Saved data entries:
----------
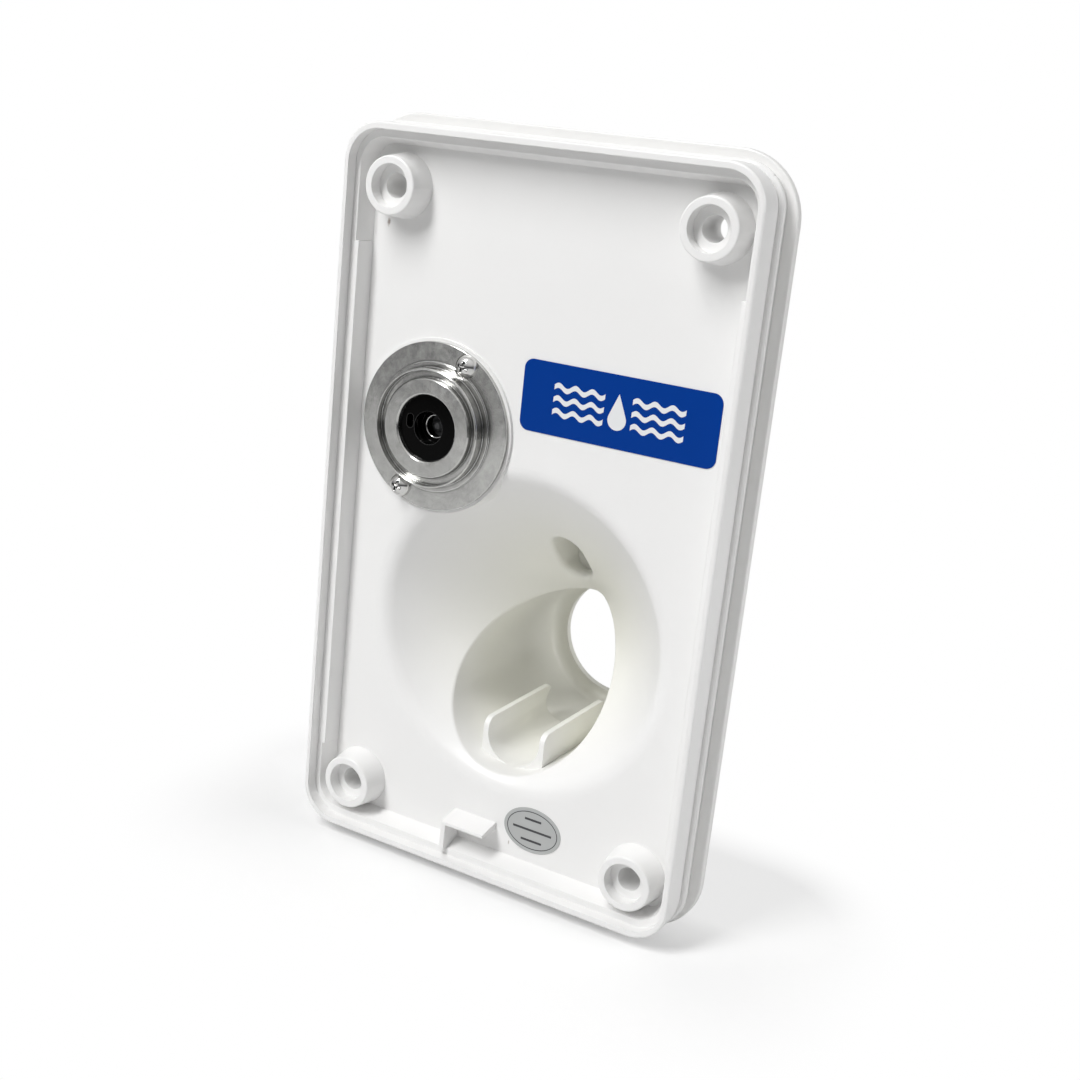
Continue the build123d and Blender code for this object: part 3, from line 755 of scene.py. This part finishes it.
film_low, film_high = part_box("water_label")
label_x, label_z = (film_low.x + film_high.x) / 2, (film_low.z + film_high.z) / 2
ink_proud = 0.00002
ink_sunk = 0.00004


def printed_shape(name, outlines, front_y, material):
    """Thin closed prints on a film, each from an outline of x and z points."""
    mesh = bpy.data.meshes.new(name)
    built = bmesh.new()
    for outline in outlines:
        count = len(outline)
        front = [built.verts.new((x, front_y - ink_proud, z)) for x, z in outline]
        back = [built.verts.new((x, front_y + ink_sunk, z)) for x, z in outline]
        built.faces.new(front)
        built.faces.new(list(reversed(back)))
        for index in range(count):
            after = (index + 1) % count
            built.faces.new((front[index], back[index], back[after], front[after]))
    bmesh.ops.recalc_face_normals(built, faces=built.faces)
    bmesh.ops.triangulate(built, faces=[face for face in built.faces if len(face.verts) > 4])
    built.to_mesh(mesh)
    built.free()
    mesh.materials.append(material)
    piece = bpy.data.objects.new(name, mesh)
    bpy.context.scene.collection.objects.link(piece)
    return piece


def wave_outline(start_x, middle_z, length, periods, rise, thick, steps=48):
    """A band of even height that rises and falls along x."""
    line = []
    for step in range(steps + 1):
        share = step / steps
        x = start_x + share * length
        line.append((x, middle_z + rise * math.sin(2 * math.pi * periods * share)))
    upper = [(x, z + thick / 2) for x, z in line]
    lower = [(x, z - thick / 2) for x, z in reversed(line)]
    return upper + lower


def drop_outline(middle_x, foot_z, radius, tall, steps=40):
    """A drop: a round foot whose two sides run up tangent to a point."""
    centre_z = foot_z + radius
    reach = foot_z + tall - centre_z
    opening = math.acos(radius / reach)
    points = [(middle_x, centre_z + reach)]
    for step in range(steps + 1):
        angle = math.pi / 2 - opening - step / steps * (2 * math.pi - 2 * opening)
        points.append((middle_x + radius * math.cos(angle), centre_z + radius * math.sin(angle)))
    return points


white_ink = moulded_material(
    "white_ink",
    light=(0.80, 0.81, 0.82),
    dark=(0.74, 0.75, 0.76),
    grain_size=2500.0,
    smooth=0.35,
    rough=0.5,
    edge_radius=0.00002,
    bump_depth=0.000002,
)
wave_length, wave_rise, wave_thick, wave_gap, wave_row = 0.0135, 0.00055, 0.00125, 0.0036, 0.0030
wave_periods = 3
label_shapes = []
for row in (-1, 0, 1):
    for start_x in (label_x - wave_gap - wave_length, label_x + wave_gap):
        row_z = label_z + row * wave_row
        label_shapes.append(wave_outline(start_x, row_z, wave_length, wave_periods, wave_rise, wave_thick))
drop_radius, drop_tall = 0.0024, 0.0086
label_shapes.append(drop_outline(label_x, label_z - drop_tall / 2, drop_radius, drop_tall))
print_piece = printed_shape("label_print", label_shapes, film_low.y, white_ink)
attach(print_piece, "socket")


# The oval label: a silver film stuck to the tray floor above the lower edge, printed in dark grey with
# a ring and three plain bars.
silver_film = moulded_material(
    "silver_film",
    light=(0.52, 0.53, 0.52),
    dark=(0.42, 0.43, 0.43),
    grain_size=1200.0,
    smooth=0.3,
    rough=0.42,
    edge_radius=0.00005,
    bump_depth=0.000002,
    Metallic=0.35,
)
dress("oval_label", silver_film)

oval_low, oval_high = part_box("oval_label")
oval_x, oval_z = (oval_low.x + oval_high.x) / 2, (oval_low.z + oval_high.z) / 2
oval_half_x, oval_half_z = (oval_high.x - oval_low.x) / 2, (oval_high.z - oval_low.z) / 2
ring_outside, ring_inside, ring_steps = 0.0009, 0.00112, 72
bar_thick = 0.0006
oval_bars = ((0.0029, 0.0024), (0.0, 0.0056), (-0.0029, 0.0030))


def oval_point(turn, inset):
    """A point on the oval that lies the inset inside the label's edge."""
    angle = 2 * math.pi * turn / ring_steps
    return (
        oval_x + (oval_half_x - inset) * math.cos(angle),
        oval_z + (oval_half_z - inset) * math.sin(angle),
    )


oval_marks = []
for step in range(ring_steps):
    oval_marks.append(
        [
            oval_point(step, ring_outside),
            oval_point(step + 1, ring_outside),
            oval_point(step + 1, ring_inside),
            oval_point(step, ring_inside),
        ]
    )
for rise, half_length in oval_bars:
    top, bottom = oval_z + rise + bar_thick / 2, oval_z + rise - bar_thick / 2
    oval_marks.append(
        [
            (oval_x - half_length, bottom),
            (oval_x + half_length, bottom),
            (oval_x + half_length, top),
            (oval_x - half_length, top),
        ]
    )
grey_ink = moulded_material(
    "grey_ink",
    light=(0.06, 0.06, 0.065),
    dark=(0.04, 0.04, 0.045),
    grain_size=2500.0,
    smooth=0.45,
    rough=0.6,
    edge_radius=0.00002,
    bump_depth=0.000002,
)
oval_print = printed_shape("oval_print", oval_marks, oval_low.y, grey_ink)
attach(oval_print, "socket")
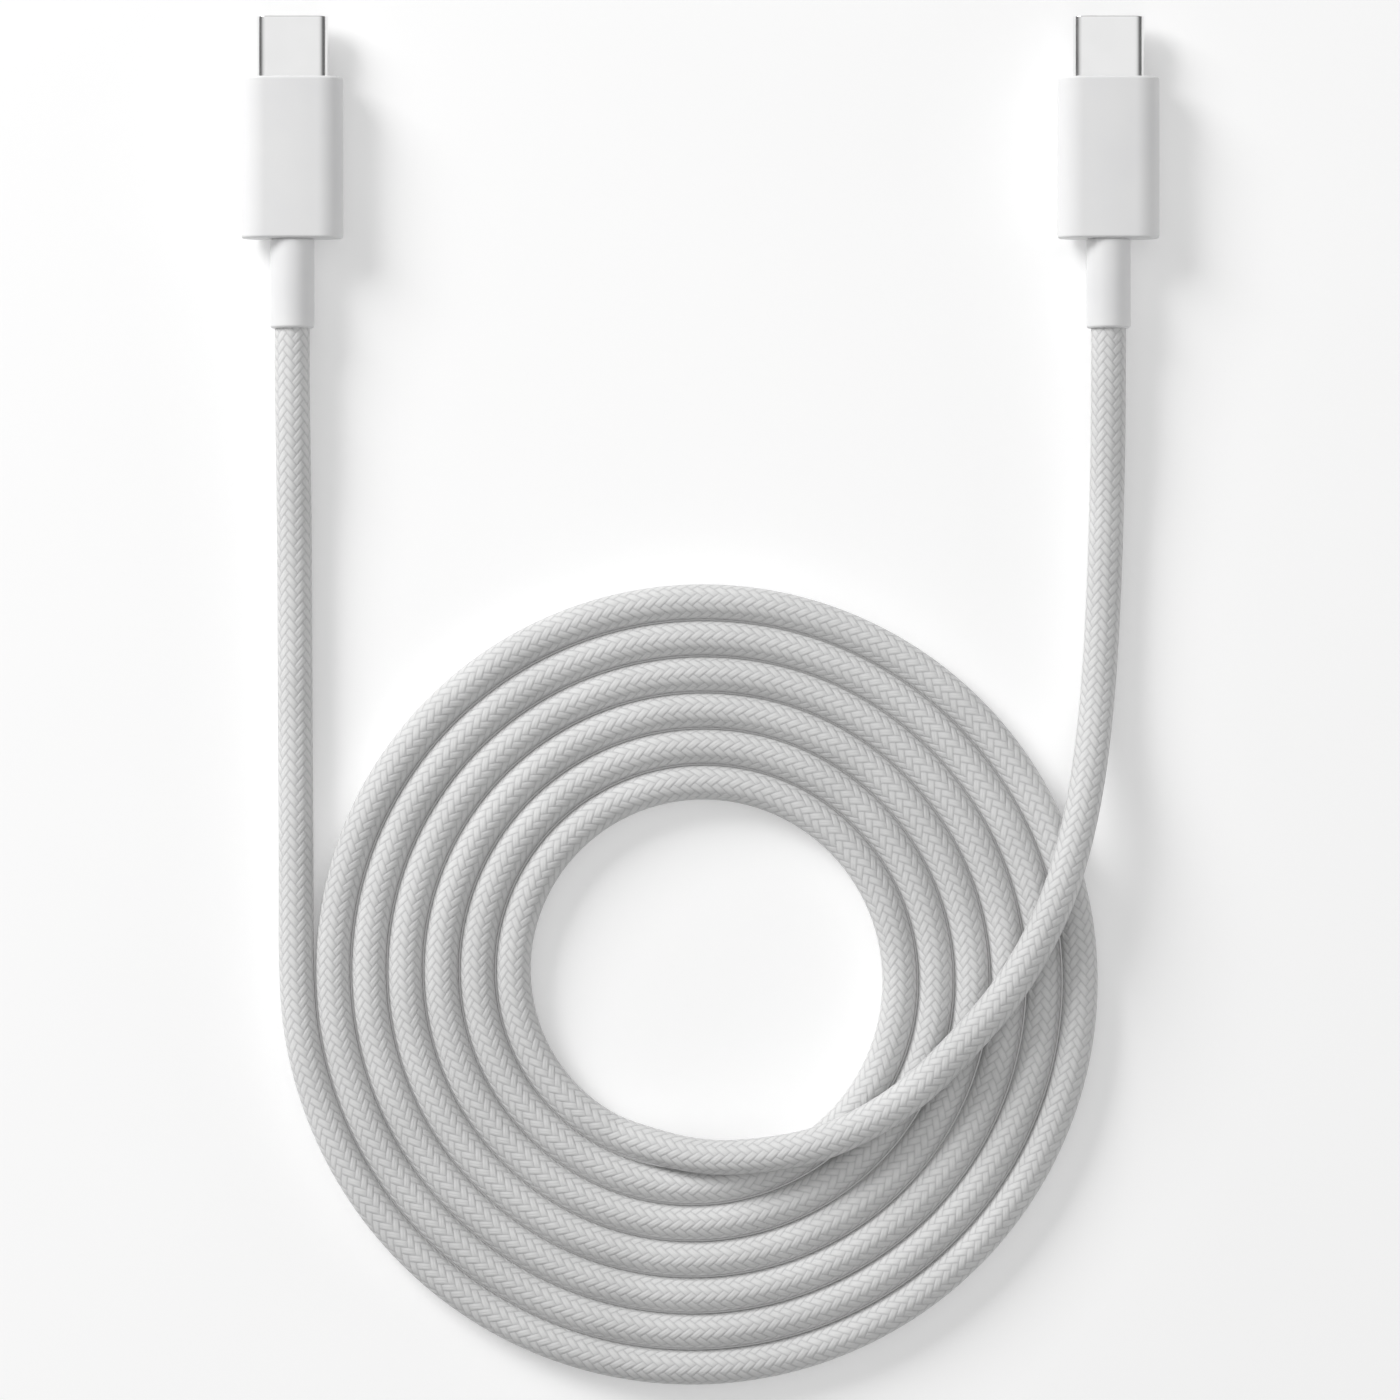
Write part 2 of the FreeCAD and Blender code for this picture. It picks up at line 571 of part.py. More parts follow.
----------
[Stated problem] Make an exact copy of the records.

[Answer in full]
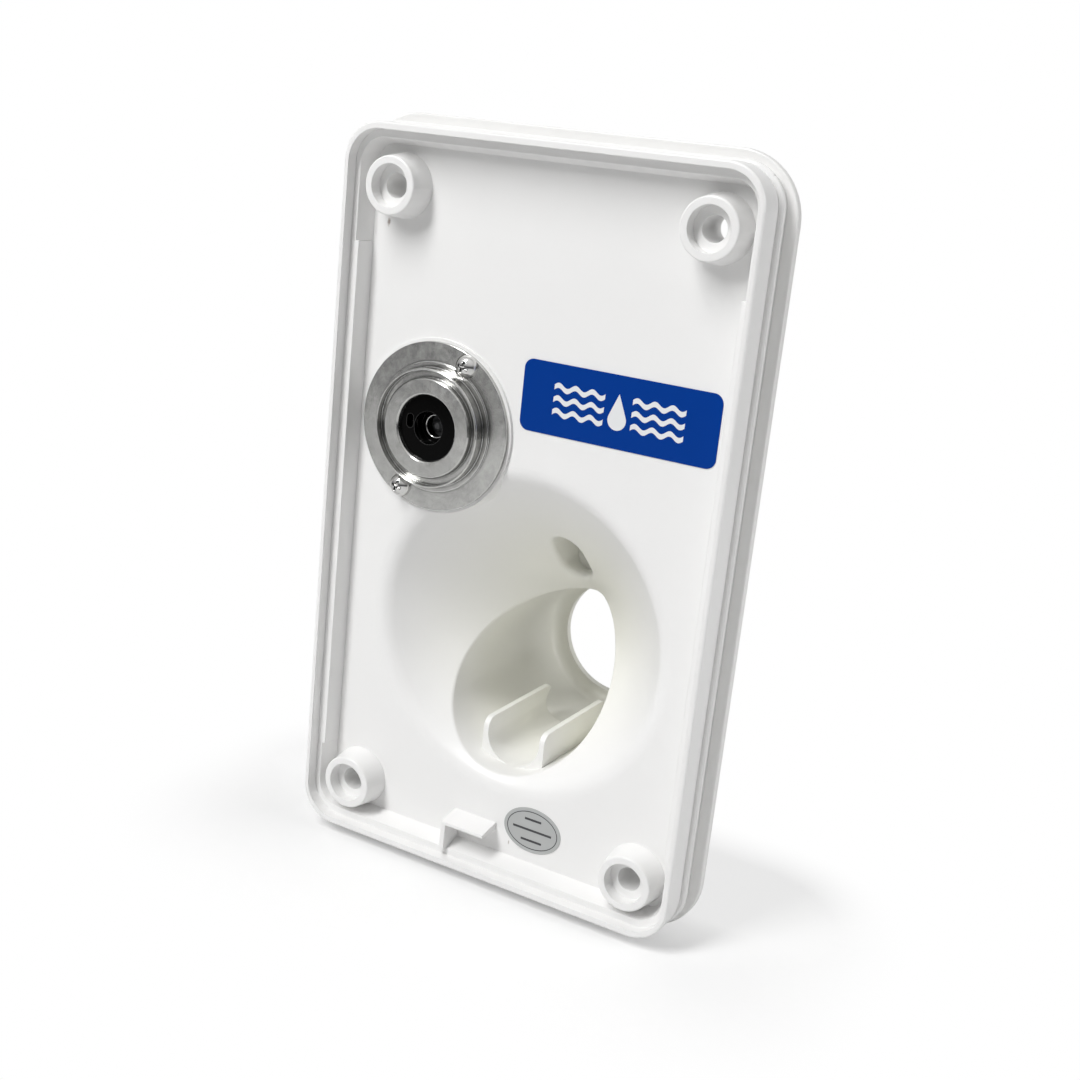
Continue the build123d and Blender code for this object: part 3, from line 755 of scene.py. This part finishes it.
film_low, film_high = part_box("water_label")
label_x, label_z = (film_low.x + film_high.x) / 2, (film_low.z + film_high.z) / 2
ink_proud = 0.00002
ink_sunk = 0.00004


def printed_shape(name, outlines, front_y, material):
    """Thin closed prints on a film, each from an outline of x and z points."""
    mesh = bpy.data.meshes.new(name)
    built = bmesh.new()
    for outline in outlines:
        count = len(outline)
        front = [built.verts.new((x, front_y - ink_proud, z)) for x, z in outline]
        back = [built.verts.new((x, front_y + ink_sunk, z)) for x, z in outline]
        built.faces.new(front)
        built.faces.new(list(reversed(back)))
        for index in range(count):
            after = (index + 1) % count
            built.faces.new((front[index], back[index], back[after], front[after]))
    bmesh.ops.recalc_face_normals(built, faces=built.faces)
    bmesh.ops.triangulate(built, faces=[face for face in built.faces if len(face.verts) > 4])
    built.to_mesh(mesh)
    built.free()
    mesh.materials.append(material)
    piece = bpy.data.objects.new(name, mesh)
    bpy.context.scene.collection.objects.link(piece)
    return piece


def wave_outline(start_x, middle_z, length, periods, rise, thick, steps=48):
    """A band of even height that rises and falls along x."""
    line = []
    for step in range(steps + 1):
        share = step / steps
        x = start_x + share * length
        line.append((x, middle_z + rise * math.sin(2 * math.pi * periods * share)))
    upper = [(x, z + thick / 2) for x, z in line]
    lower = [(x, z - thick / 2) for x, z in reversed(line)]
    return upper + lower


def drop_outline(middle_x, foot_z, radius, tall, steps=40):
    """A drop: a round foot whose two sides run up tangent to a point."""
    centre_z = foot_z + radius
    reach = foot_z + tall - centre_z
    opening = math.acos(radius / reach)
    points = [(middle_x, centre_z + reach)]
    for step in range(steps + 1):
        angle = math.pi / 2 - opening - step / steps * (2 * math.pi - 2 * opening)
        points.append((middle_x + radius * math.cos(angle), centre_z + radius * math.sin(angle)))
    return points


white_ink = moulded_material(
    "white_ink",
    light=(0.80, 0.81, 0.82),
    dark=(0.74, 0.75, 0.76),
    grain_size=2500.0,
    smooth=0.35,
    rough=0.5,
    edge_radius=0.00002,
    bump_depth=0.000002,
)
wave_length, wave_rise, wave_thick, wave_gap, wave_row = 0.0135, 0.00055, 0.00125, 0.0036, 0.0030
wave_periods = 3
label_shapes = []
for row in (-1, 0, 1):
    for start_x in (label_x - wave_gap - wave_length, label_x + wave_gap):
        row_z = label_z + row * wave_row
        label_shapes.append(wave_outline(start_x, row_z, wave_length, wave_periods, wave_rise, wave_thick))
drop_radius, drop_tall = 0.0024, 0.0086
label_shapes.append(drop_outline(label_x, label_z - drop_tall / 2, drop_radius, drop_tall))
print_piece = printed_shape("label_print", label_shapes, film_low.y, white_ink)
attach(print_piece, "socket")


# The oval label: a silver film stuck to the tray floor above the lower edge, printed in dark grey with
# a ring and three plain bars.
silver_film = moulded_material(
    "silver_film",
    light=(0.52, 0.53, 0.52),
    dark=(0.42, 0.43, 0.43),
    grain_size=1200.0,
    smooth=0.3,
    rough=0.42,
    edge_radius=0.00005,
    bump_depth=0.000002,
    Metallic=0.35,
)
dress("oval_label", silver_film)

oval_low, oval_high = part_box("oval_label")
oval_x, oval_z = (oval_low.x + oval_high.x) / 2, (oval_low.z + oval_high.z) / 2
oval_half_x, oval_half_z = (oval_high.x - oval_low.x) / 2, (oval_high.z - oval_low.z) / 2
ring_outside, ring_inside, ring_steps = 0.0009, 0.00112, 72
bar_thick = 0.0006
oval_bars = ((0.0029, 0.0024), (0.0, 0.0056), (-0.0029, 0.0030))


def oval_point(turn, inset):
    """A point on the oval that lies the inset inside the label's edge."""
    angle = 2 * math.pi * turn / ring_steps
    return (
        oval_x + (oval_half_x - inset) * math.cos(angle),
        oval_z + (oval_half_z - inset) * math.sin(angle),
    )


oval_marks = []
for step in range(ring_steps):
    oval_marks.append(
        [
            oval_point(step, ring_outside),
            oval_point(step + 1, ring_outside),
            oval_point(step + 1, ring_inside),
            oval_point(step, ring_inside),
        ]
    )
for rise, half_length in oval_bars:
    top, bottom = oval_z + rise + bar_thick / 2, oval_z + rise - bar_thick / 2
    oval_marks.append(
        [
            (oval_x - half_length, bottom),
            (oval_x + half_length, bottom),
            (oval_x + half_length, top),
            (oval_x - half_length, top),
        ]
    )
grey_ink = moulded_material(
    "grey_ink",
    light=(0.06, 0.06, 0.065),
    dark=(0.04, 0.04, 0.045),
    grain_size=2500.0,
    smooth=0.45,
    rough=0.6,
    edge_radius=0.00002,
    bump_depth=0.000002,
)
oval_print = printed_shape("oval_print", oval_marks, oval_low.y, grey_ink)
attach(oval_print, "socket")
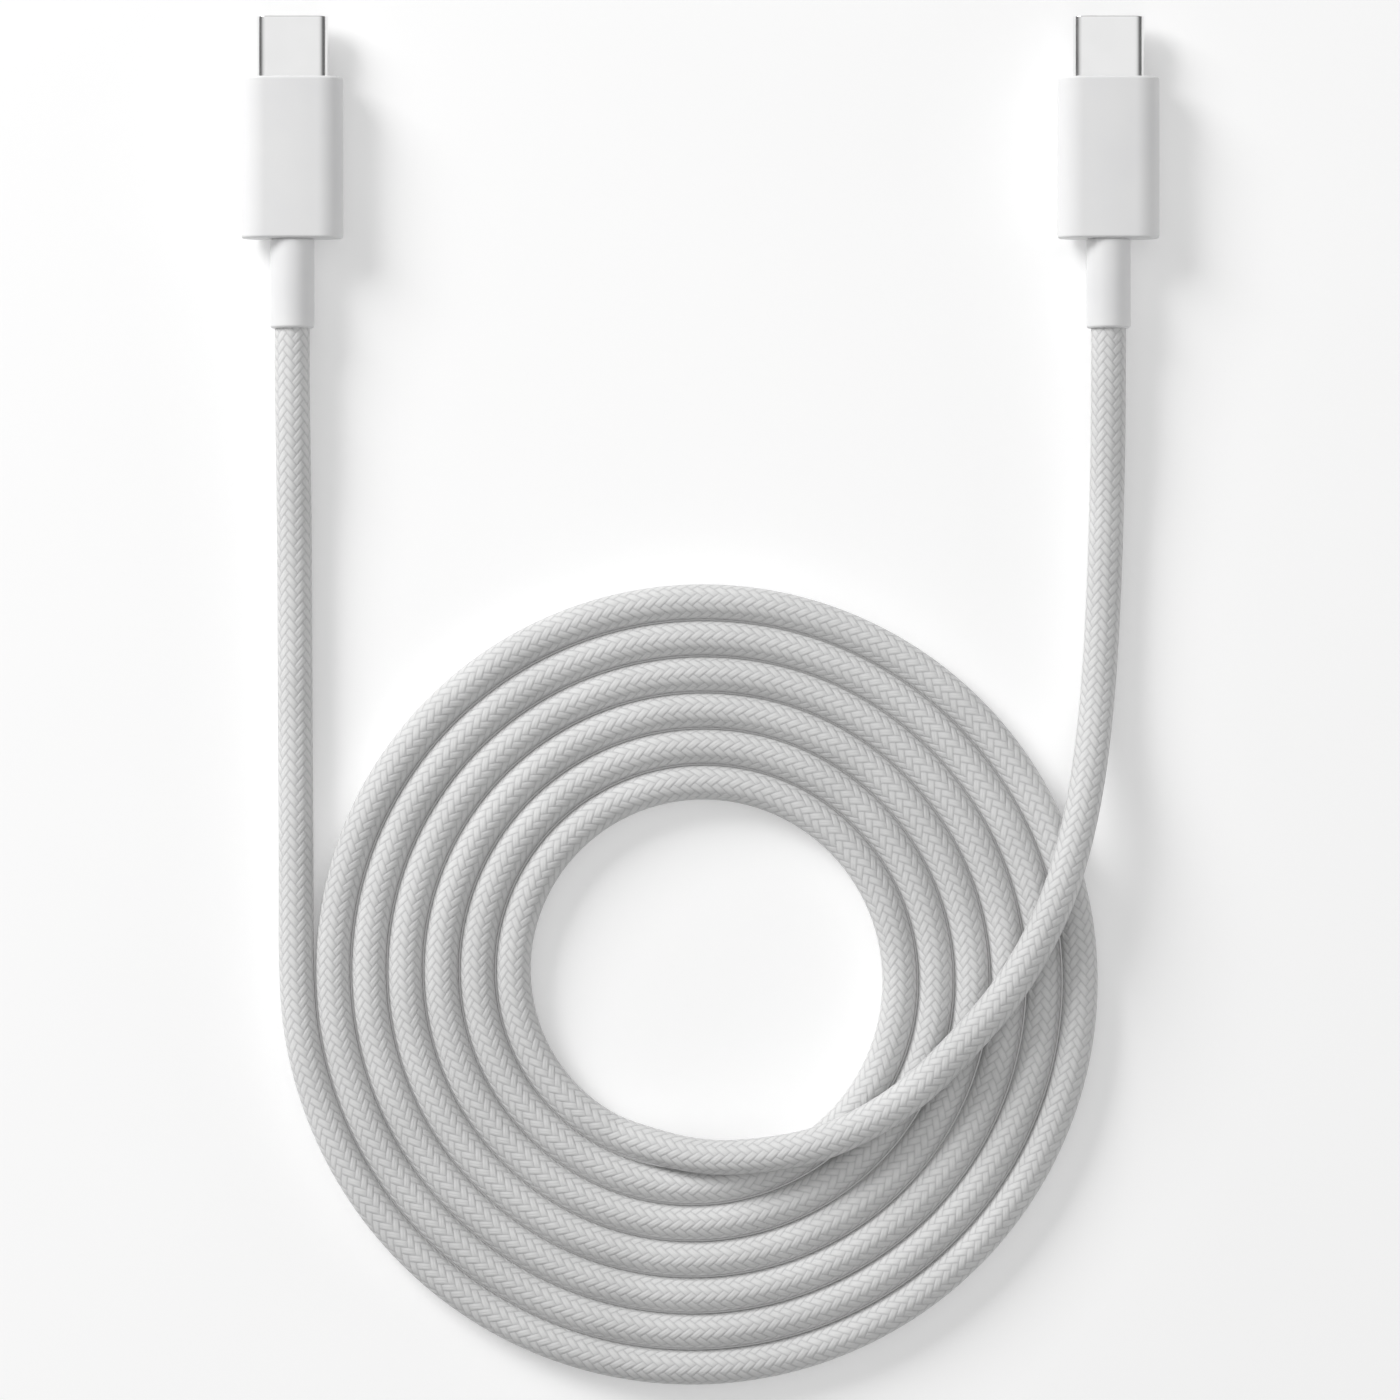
Write part 2 of the FreeCAD and Blender code for this picture. It picks up at line 571 of part.py. More parts follow.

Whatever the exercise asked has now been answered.